At the heart of the Cistercians’ land-economy was the creation of granges. These were agricultural centres managed by the lay-brothers, from which the land was cultivated and harvested, and livestock reared. Like most of the other Northern houses, Kirkstall’s establishment of granges was begun within twenty years of the abbey’s foundation.(15) By 1288 the community had twenty-five granges, although not all of these would have been active at the same time.(16) Granges were frequently the centre of trouble Kirkstall’s granges were no exception. When Abbot Lambert dispossessed the locals of Accrington in the late twelfth century, the men retaliated by killing three of the lay-brothers and destroying the monks’ grange there. At Barnoldswick, Peter, the granger cut off the ear of one of the serving boys who had stolen two loaves of bread; Adam, the granger of Micklethwaite, and others were accused of murder.
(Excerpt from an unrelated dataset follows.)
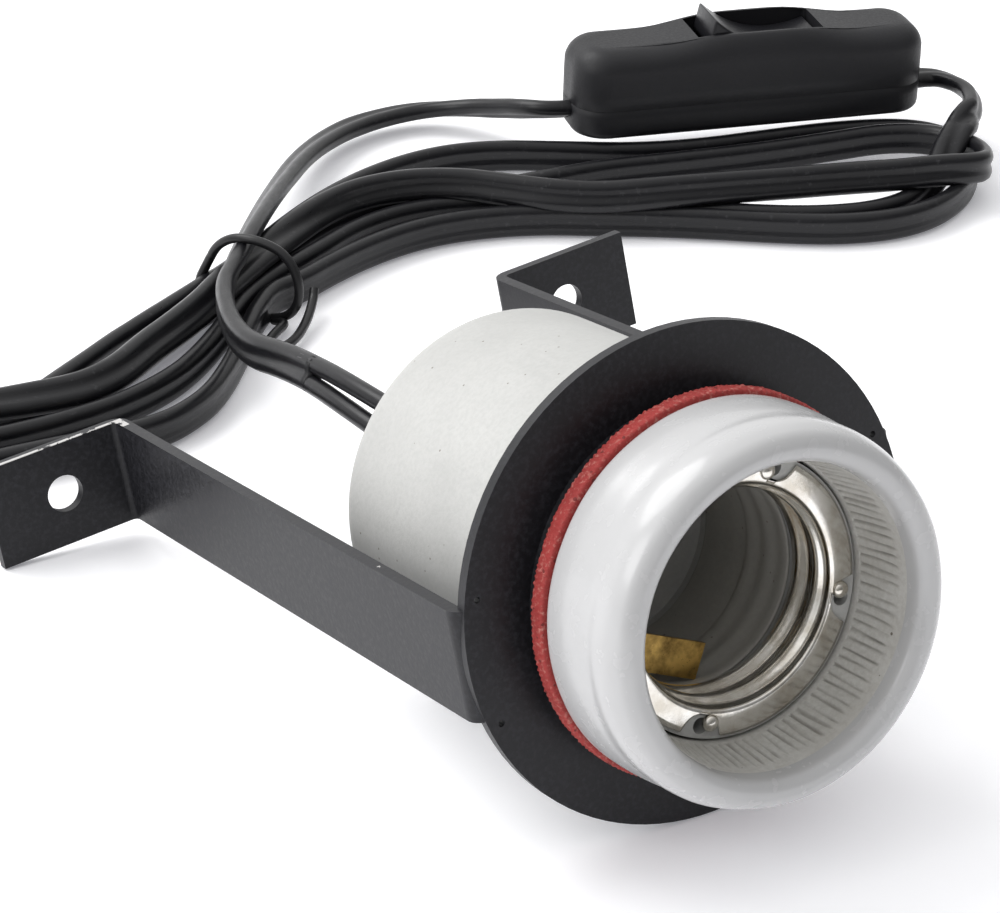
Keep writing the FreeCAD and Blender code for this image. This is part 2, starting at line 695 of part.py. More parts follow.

Most of Kirkstall’s granges lay in the Craven depression. The soil here was rather thin and sandy, and not best suited to cultivation, but the surrounding limestone uplands were ideal for grazing.(17) The Yorkshire Cistercians were renowned for their sheep farming and the Kirkstall community required extensive pastoral lands. It was not only sheep that were kept, and surviving charters also mention cows, goats, horses, oxen for ploughing, pigs and deer.(18) The community reared horses at Riston, in the trough of Bowland.(19) Donors might grant the monks lands or grazing rights, and their charters often stipulated precisely how many animals they could pasture, to prevent over-grazing. For example, in Riddleston and Morton the community was granted grazing rights for two hundred sheep.(20) The monks had common pasture for six hundred sheep around Harewood. Two hundred of these were to be drawn from the sheep house at Wike and the rest from Bardsey, some two miles away. The three hundred sheep folded at Cookridge grazed at Bramhope, and those at Micklethwaite grange were sometimes folded at Clifford, which lay about ten miles away.(21) It is grants such as these that shed light on the size and movement of the monks’ flocks.

 
Henry de Lacy’s original grant to the abbey included a vaccary called Brackenley, in Roundhay.